If you are switching suppliers for high-end human hair wigs, the decision should turn on repeatability, not presentation.
FAQ
How do I know if a human hair wig supplier in China is reliable?
Reliability starts with consistency across identity, material specs, color output, and pilot-batch performance. One good sample is not enough. Per Octo methodology, repeatability is the main signal to screen for. (Octo methodology)
Should I use a sourcing agent to help source a reliable human hair supplier in China for custom colored wigs?
An agent can help if they force documentation, compare suppliers side by side, and manage pilot-batch controls. If they only forward messages, they are adding cost, not control. (Octo methodology)
Is a factory sample enough before switching wig suppliers?
No. A factory sample tests whether one acceptable unit can be made. It does not show whether the same result will hold across a pilot batch or repeat order. (Octo methodology)
Sources and notes
- Practitioner-reported buyer signal: Reddit post
1tj03ijin r/Business_China — buyer seeking a reliable supplier for luxury human hair wigs with custom coloring options. - Supplier business license and company registration materials, if shared during sourcing, are treated as primary identity documents for screening, not as standalone proof of production capability.
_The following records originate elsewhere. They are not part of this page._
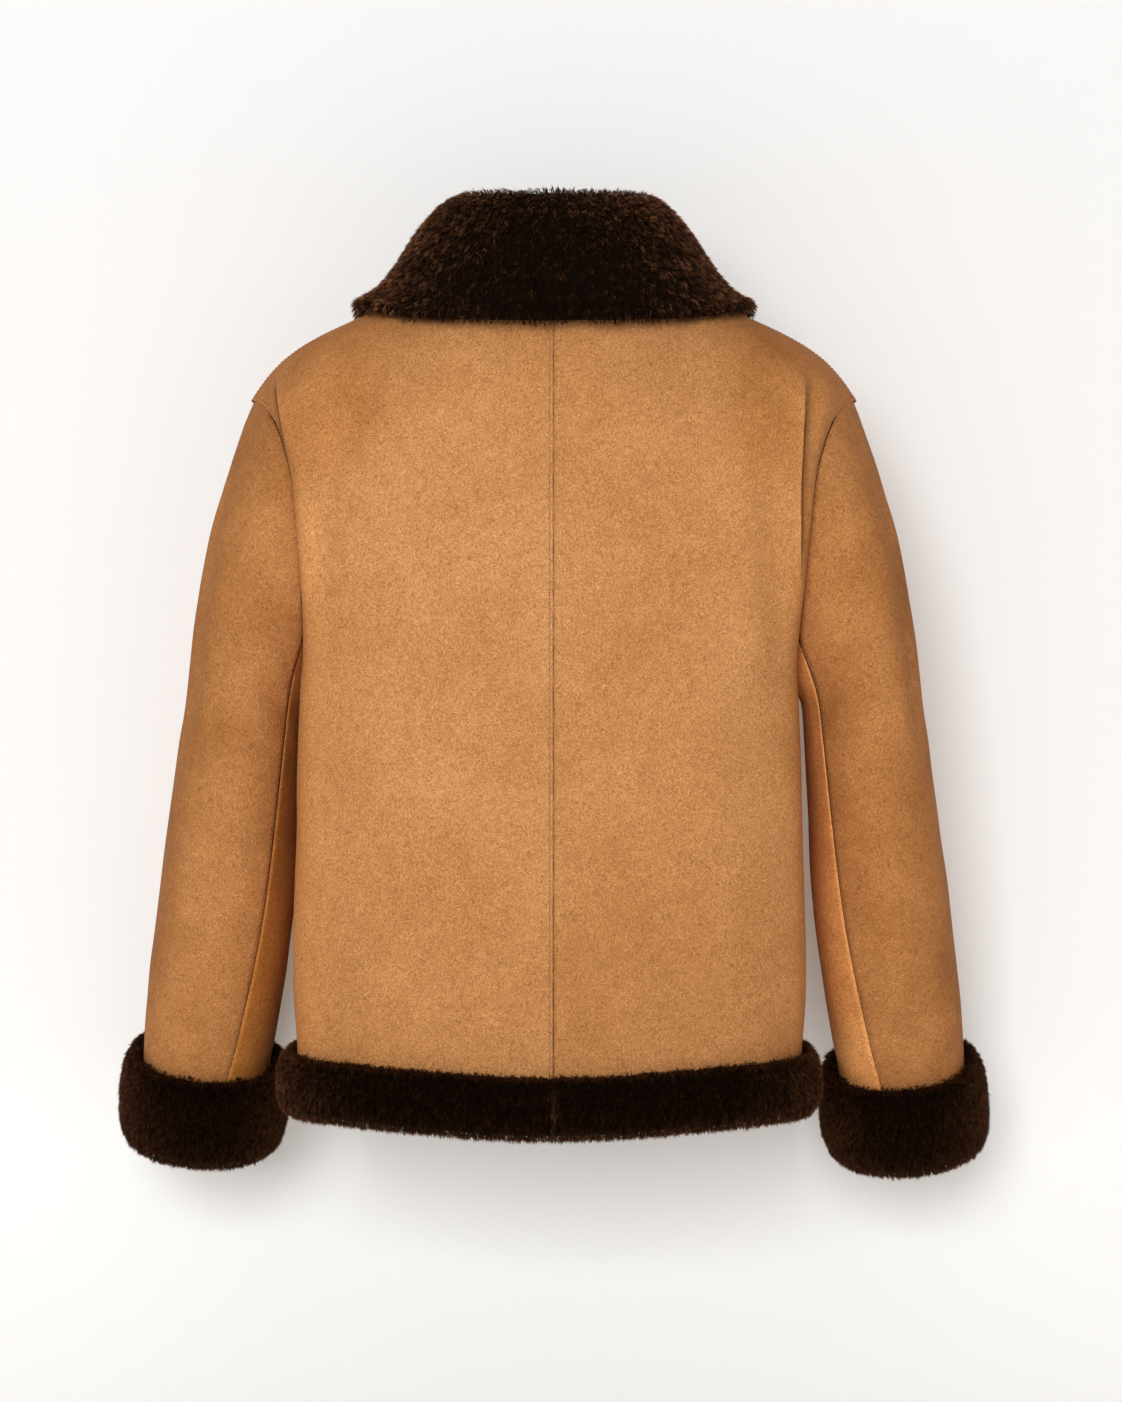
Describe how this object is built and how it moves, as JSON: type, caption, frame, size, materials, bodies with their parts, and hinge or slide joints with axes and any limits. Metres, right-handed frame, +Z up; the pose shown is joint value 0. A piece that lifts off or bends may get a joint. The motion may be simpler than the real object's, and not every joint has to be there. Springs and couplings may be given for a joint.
{
  "type": "faux fur jacket",
  "caption": "Hip-length faux suede jacket with a deep faux fur collar, hem band and turned-back cuffs, filled out as worn.",
  "frame": {"origin": "middle of the neck base, level with the neck seam at the centre back, where the wearer's neck and shoulders hold the jacket", "axes": "+Z up, +X to the wearer's left, the back of the jacket faces +Y and its front faces -Y"},
  "size_m": [0.6934, 0.2855, 0.7633],
  "materials": {
    "suede": "napped faux suede",
    "fur": "dense faux fur"
  },
  "bodies": {
    "root": {"back_left": "suede", "back_right": "suede", "front_left": "suede", "front_right": "suede", "sleeve_top_left": "suede", "sleeve_top_right": "suede", "sleeve_under_left": "suede", "sleeve_under_right": "suede", "cuff_left": "fur", "cuff_right": "fur", "hem_band_left": "fur", "hem_band_right": "fur", "collar": "fur"}
  },
  "joints": []
}
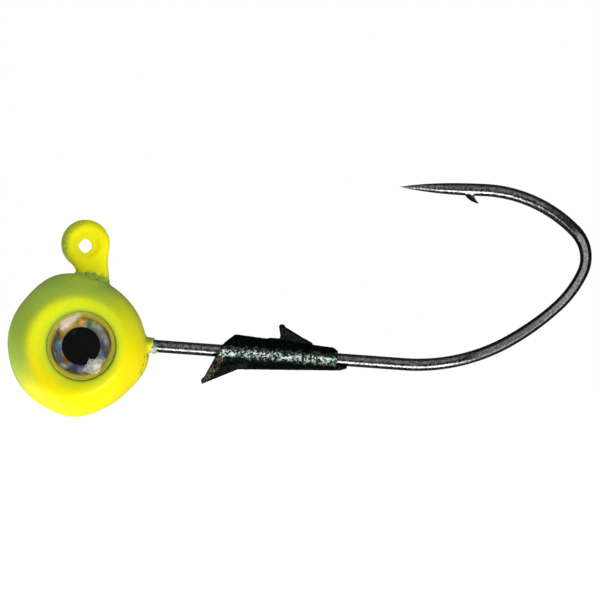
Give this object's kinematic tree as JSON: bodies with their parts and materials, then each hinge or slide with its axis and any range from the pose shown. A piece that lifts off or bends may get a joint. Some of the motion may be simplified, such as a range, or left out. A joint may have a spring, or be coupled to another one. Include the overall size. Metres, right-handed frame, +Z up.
{
  "type": "jig head",
  "caption": "Ball-shaped fishing jig head cast on an upturned-eye hook, with raised eyes, a painted line tie and a barbed bait keeper.",
  "frame": {"origin": "centre of the hole through the painted line tie", "axes": "+X along the shank from the head towards the hook's bend, +Z up the eye leg, +Y across the hook along the line-tie hole; the part is symmetric about the XZ plane"},
  "size_m": [0.0577, 0.0126, 0.026],
  "materials": {
    "hook_wire": "black nickel over forged carbon steel",
    "cast_lead": "cast lead alloy, as moulded",
    "undercoat": "flat white undercoat",
    "chartreuse_paint": "gloss fluorescent chartreuse",
    "keeper_green": "near-black green, lightly pitted, semi-matt",
    "eye_adhesive": "double-sided adhesive pad",
    "iris_foil": "prismatic metallised film",
    "pupil_ink": "black ink",
    "lens_resin": "clear domed resin"
  },
  "bodies": {
    "root": {"hook": "hook_wire", "lead_head": "cast_lead", "base_coat": "undercoat", "paint_coat": "chartreuse_paint", "bait_keeper": "keeper_green", "left_eye_adhesive": "eye_adhesive", "left_eye_foil": "iris_foil", "left_eye_pupil": "pupil_ink", "left_eye_lens": "lens_resin", "right_eye_adhesive": "eye_adhesive", "right_eye_foil": "iris_foil", "right_eye_pupil": "pupil_ink", "right_eye_lens": "lens_resin"}
  },
  "joints": []
}
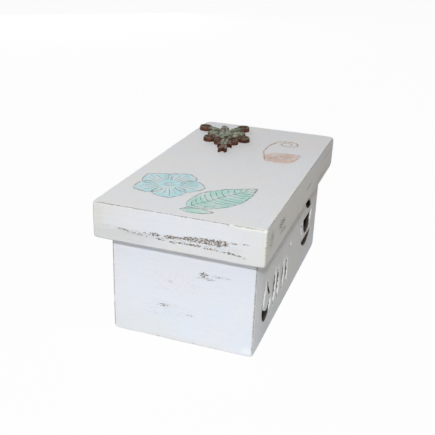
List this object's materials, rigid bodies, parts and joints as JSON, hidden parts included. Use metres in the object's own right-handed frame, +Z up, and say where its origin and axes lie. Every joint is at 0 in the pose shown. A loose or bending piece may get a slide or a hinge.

- Independent inspection firms or third-party verification vendors can validate site, address, and production observations when engaged by the buyer.
- The Octo Wig-Supplier Switch Screen is an internal sourcing framework for comparing supplier repeatability before bulk commitment.
This article is sourcing intelligence, not legal, customs, or regulatory advice. Consult a licensed customs broker, attorney, or specialist for compliance decisions.